December 29, 2008, Charleston, SC – Federal officials have been saying for more than a decade that Gulf War syndrome does not exist.
Yet mounting evidence from researchers and cries from lawmakers, including Sen. Jay Rockefeller, might indicate otherwise.
Last month, a 452-page report conducted by the Boston University School of Public Health found that one in four Gulf War veterans show signs of the disputed illness, which is characterized by chronic fatigue, headaches, muscle pain and other gnawing symptoms.
That amounts to about 174,000 veterans afflicted by the syndrome.
Rockefeller, D-W.Va., who’s stepping down as chairman of the Senate Veterans Committee, told his colleagues earlier this month to review the report and act on it.
The senator said it was shameful that neither the Department of Defense nor the Department of Veterans Affairs acknowledge Gulf War syndrome as a real illness.
“We were stonewalled by the DOD in hearing after hearing after hearing,” Rockefeller said of several meetings on the issue since the early 1990s. “They thought we were wrong, crazy, and came up with some kind of cockamamie theory.

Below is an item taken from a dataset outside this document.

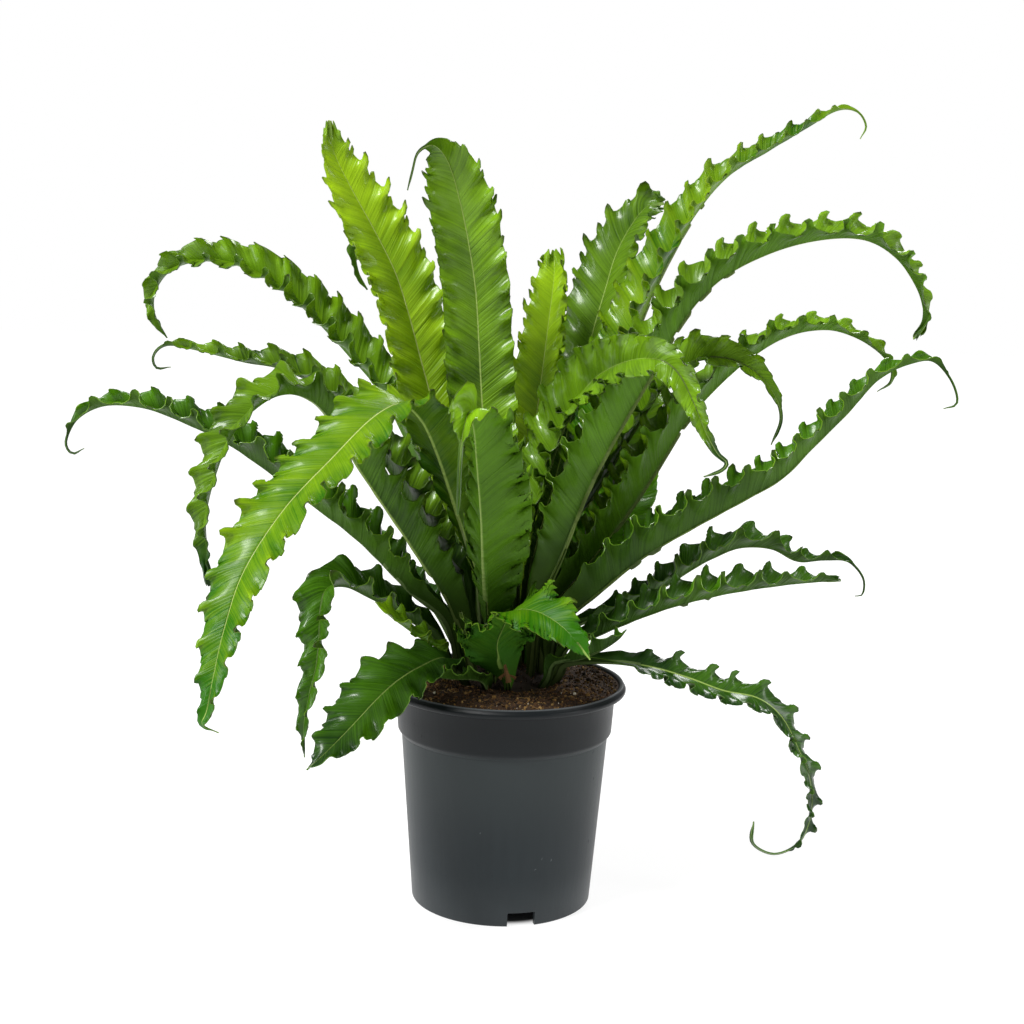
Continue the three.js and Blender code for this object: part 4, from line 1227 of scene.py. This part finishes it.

No matter what we produced, they’d send it back and call it nonsense.”
Researchers attribute Gulf War syndrome to pesticide and neurotoxin exposure in the Persian Gulf and use of an experimental drug not approved by the U.S. Food and Drug Administration or even tested on animals.
During the war, soldiers were ordered to take a chemical called pyridostigmine bromide in pill form to prevent harm from exposure to the nerve gas soman. It was believed that soman, which shuts down the function of muscles and the brain, could have been used in a chemical attack on military personnel.
But it was later determined that the drug given to soldiers had no effect in combating their exposure to chemical weapons.
Rockefeller said the federal government didn’t do its homework.
Other symptoms of Gulf War syndrome include loss of muscle control, dizziness, skin problems, memory loss and indigestion.
The psychological effects are just as damaging.
“When I ran into these people, in nearly every case, their marriages were broken up, they couldn’t read newspapers, they wanted to sleep all the time, had terrible headaches, widespread joint pain, skin rashes, the whole gamut,” Rockefeller said. “But they’d go to a VA hospital and were told to take aspirin, go home and get a good sleep.”
Rockefeller said he’s met personally with Gulf War veterans suffering from the illness. One of the veterans was a woman from South Charleston who was experiencing loss of muscle control in her left arm.
The recent report states there is no effective treatment for Gulf War syndrome. Veterans, however, cannot receive benefits if they’re specifically diagnosed with “Gulf War illness” or “Gulf War syndrome” since the federal government doesn’t recognize it as a unique condition.
The study also concludes that while the federal government has spent millions of dollars in research and treatment for Gulf War veterans, those efforts don’t cut it.
“My attitude is that we should never stop fighting until they get the money and benefits they need,” Rockefeller said. “You’ve got to fight for these people. Veterans aren’t big complainers, but I know they’re angry. These soldiers were fiddling around with neurotoxic chemicals and pesticides and nobody in the DOD gave a hoot.”
Rockefeller said he’d continue to push for those veterans as a member of the Senate Veterans Committee. He had to step down from his post as chairman in order to take over as head of the Senate Commerce Committee.
With even more soldiers fighting and returning from Iraq and Afghanistan, Rockefeller is concerned this segment of veterans has been forgotten.
“They’re totally forgotten,” he said. “No one ever really paid attention to them. Folks are just staying sick and not getting treatment. It’s pretty obnoxious.”